Sono stato comparsa e protagonista di quella straordinaria stagione chiamata Sessantotto.
Sono stato immerso nei “fumi tossici del ‘68” (quelli che Valditara vorrebbe cancellare) e poi ho cercato di fare il “cattivo maestro” per 40 anni, insegnando nelle Scuola secondaria di II grado.
Ho provato a fornire gli strumenti utili per coltivare il pensiero critico, quello che si muove nel dubbio, nella consapevolezza che l’ignoranza è la condizione di partenza di tutte e di tutti.
Ho coltivato un metodo per mettere in discussione i codici e le regole e farli diventare così un prodotto collettivo e condiviso.
Ho favorito le passioni e i piaceri della conoscenza contro gli obblighi del sapere utile. Ho accettato la libertà degli studenti di restare ignoranti, e così sottomessi alle regole scritte da altri, perché solo le scelte che ciascuno compie fanno la differenza.
Ho provato a evidenziare che l’autorevolezza prende le mosse dall’accettazione delle fragilità e dal rifiuto delle forme autoritarie.
Non so se alla fine ci sono riuscito ma sono certo che le banalità illusorie di quello sciocco pretenzioso Valditara si possono arginare e sostituire con la ricerca critica permanente.

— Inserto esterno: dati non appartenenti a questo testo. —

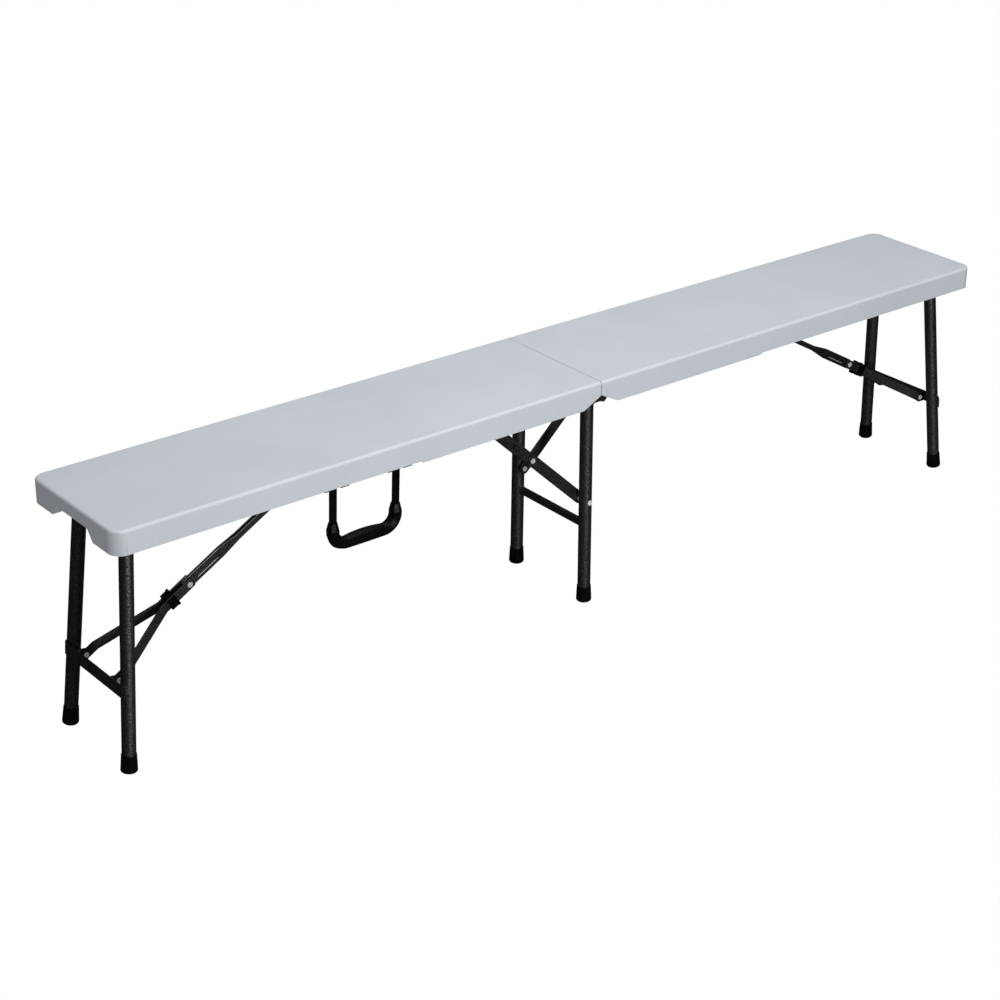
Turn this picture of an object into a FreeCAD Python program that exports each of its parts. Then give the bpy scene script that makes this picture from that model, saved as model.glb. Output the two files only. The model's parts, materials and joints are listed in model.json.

Ma sarà utile che studenti e insegnanti imparino a fare domande, a chiedere gli uni agli altri di dare spazio ai desideri, a quelli intellettuali, ma senza negare le emozioni e le fragilità.

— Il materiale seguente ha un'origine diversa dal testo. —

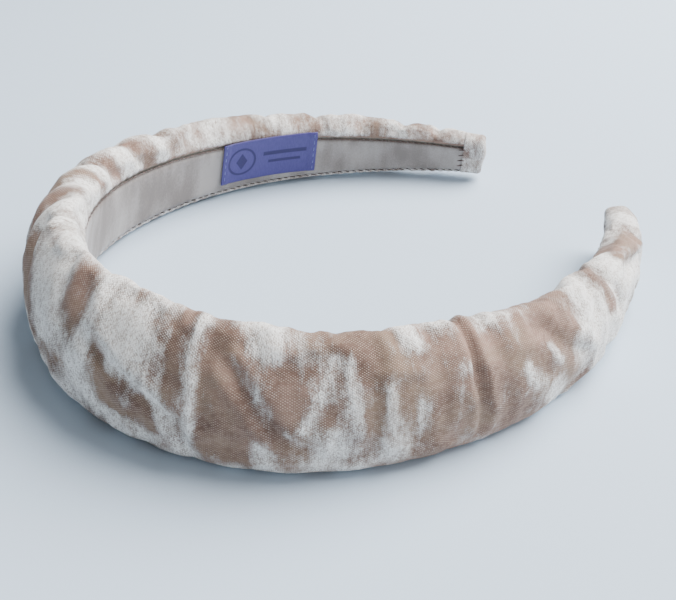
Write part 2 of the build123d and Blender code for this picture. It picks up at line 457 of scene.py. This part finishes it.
# A stroke of the nap is (s, share) at each end, its half width in mm and its lie:
# 1 stands up pale, -1 is crushed flat and dark. Some dark strokes along folds also carry painted shade.
STROKES = [
    (-20, 0.30, -8, 0.62, 6.2, -1.5), (-12, 0.46, -2, 0.64, 6.0, -1.6), (12, 0.27, 11, 0.42, 5.6, -1),
    # (23, 0.47 to 25, 0.66) and (29, 0.57 to 34, 0.70): dark nap that also paints the shade of the fold
    # along the crease at s 18 to 38
    (3, 0.54, 8, 0.64, 4.0, -0.5), (23, 0.47, 25, 0.66, 5.6, -1.2), (29, 0.57, 34, 0.70, 6.2, -1.2),
    (27, 0.19, 31, 0.27, 5.0, -0.8), (36, 0.16, 38, 0.46, 4.4, -0.9), (46, 0.28, 50, 0.80, 6.0, -1.1),
    (57, 0.34, 57, 0.62, 5.0, -1), (61, 0.12, 72, 0.26, 5.5, -0.9), (73, 0.28, 76, 0.64, 5.5, -0.9),
    (84, 0.28, 86, 0.80, 4.5, -1), (95, 0.22, 98, 0.48, 5.5, -0.9), (98, 0.50, 102, 0.74, 6.5, -0.9),
    (113, 0.16, 117, 0.44, 9.5, -1), (104, 0.30, 112, 0.62, 7.5, -0.9),
    (106, 0.14, 104, 0.24, 4.0, -0.6), (138, 0.12, 136, 0.46, 3.2, -0.9),
    (156, 0.22, 170, 0.36, 8.0, -1), (46, 0.62, 47, 0.80, 3.6, -1.2), (64.6, 0.50, 65.2, 0.57, 1.3, -1),
    (-4, 0.66, 2, 0.80, 5.0, -0.4), (120, 0.50, 124, 0.60, 4.0, -0.5), (18, 0.14, 18, 0.72, 1.9, 0.7),
    (25, 0.31, 27, 0.44, 6.0, 0.9), (28, 0.43, 34, 0.57, 2.4, 0.7), (41, 0.14, 41, 0.80, 1.4, 0.4),
    (51, 0.13, 54, 0.27, 4.2, 0.9), (48, 0.33, 58, 0.61, 1.2, -0.35), (65.5, 0.31, 60, 0.58, 1.3, 0.4),
    (67.5, 0.32, 69.5, 0.60, 1.1, 0.3), (65.5, 0.60, 64.5, 0.84, 2.6, 0.4),
    (75, 0.43, 76, 0.65, 1.4, 0.3), (76, 0.66, 77, 0.86, 3.4, 0.4), (81, 0.50, 81, 0.64, 1.1, -0.2),
    (79, 0.12, 81, 0.25, 3.4, 0.7), (87, 0.12, 88, 0.17, 4.0, 0.5), (96, 0.12, 99, 0.19, 4.0, 0.4),
    (20, 0.73, 34, 0.80, 3.6, 0.6), (36, 0.60, 39, 0.80, 2.2, 0.5), (53, 0.68, 56, 0.84, 2.4, 0.4),
    (24, 0.10, 30, 0.17, 5.0, 0.7), (104, 0.47, 107, 0.57, 1.6, 0.3), (111, 0.42, 113, 0.52, 1.6, 0.2),
    # (90.6, 0.10 to 94.4, 0.72): painted shade, a dark line laid along the deep crease at s 90.5 to 94.5
    (112, 0.66, 116, 0.78, 4.0, 0.5), (90.6, 0.10, 94.4, 0.72, 0.8, -1.4),
    (128, 0.14, 126, 0.42, 5.2, 1), (127, 0.50, 137, 0.62, 5.5, 1), (132, 0.60, 140, 0.72, 8.0, 0.9),
    (147, 0.20, 144, 0.34, 3.4, 0.9), (150, 0.46, 172, 0.52, 6.0, 0.7),
    (182, 0.14, 186, 0.66, 6.0, 0.9), (-3, 0.14, 3, 0.48, 5.2, 1.1), (-18, 0.72, 4, 0.78, 2.6, 0.8),
    (-24, 0.10, -18, 0.30, 4.0, 0.9), (3, 0.42, 6, 0.50, 5.0, 0.8), (-34, 0.12, -30, 0.30, 2.4, 0.8),
    (-29, 0.16, -24, 0.38, 1.6, -0.7), (-41, 0.10, -35, 0.34, 1.6, -0.7),
    (-46, 0.08, -42, 0.30, 2.6, 0.8), (-53, 0.06, -46, 0.28, 1.6, -0.6),
    (-59, 0.04, -55, 0.30, 3.0, 0.7), (-67, 0.04, -62, 0.26, 2.4, -0.7),
    (-74, 0.03, -71, 0.28, 2.6, 0.5), (-84, 0.02, -80, 0.20, 3.4, -0.3),
    (-96, 0.02, -92, 0.24, 5.0, 0.3), (-108, 0.04, -104, 0.24, 3.0, -0.5),
    (-120, 0.06, -117, 0.24, 4.0, 0.4), (-131, 0.05, -128, 0.26, 2.2, -0.4),
    (-142, 0.04, -139, 0.28, 3.0, 0.3), (-150, 0.00, -154, 0.26, 2.2, -0.6),
    (-161, 0.03, -159, 0.28, 3.4, 0.3), (-170, 0.00, -167, 0.28, 2.6, -0.5),
    (-180, 0.02, -178, 0.30, 3.4, 0.1),
]
HIDDEN_STROKES = 150
SEED = 11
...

Indietro non si torna, la storia non lo fa mai! In mezzo a quei “fumi tossici”, come dice l’inetto, abbiamo introdotto un metodo aperto al futuro: un modo condiviso, antiautoritario di avvicinarci alle conoscenze, nessuna restaurazione può fermare un processo di liberazione in corso, lo può solo rallentare, ma poi riparte.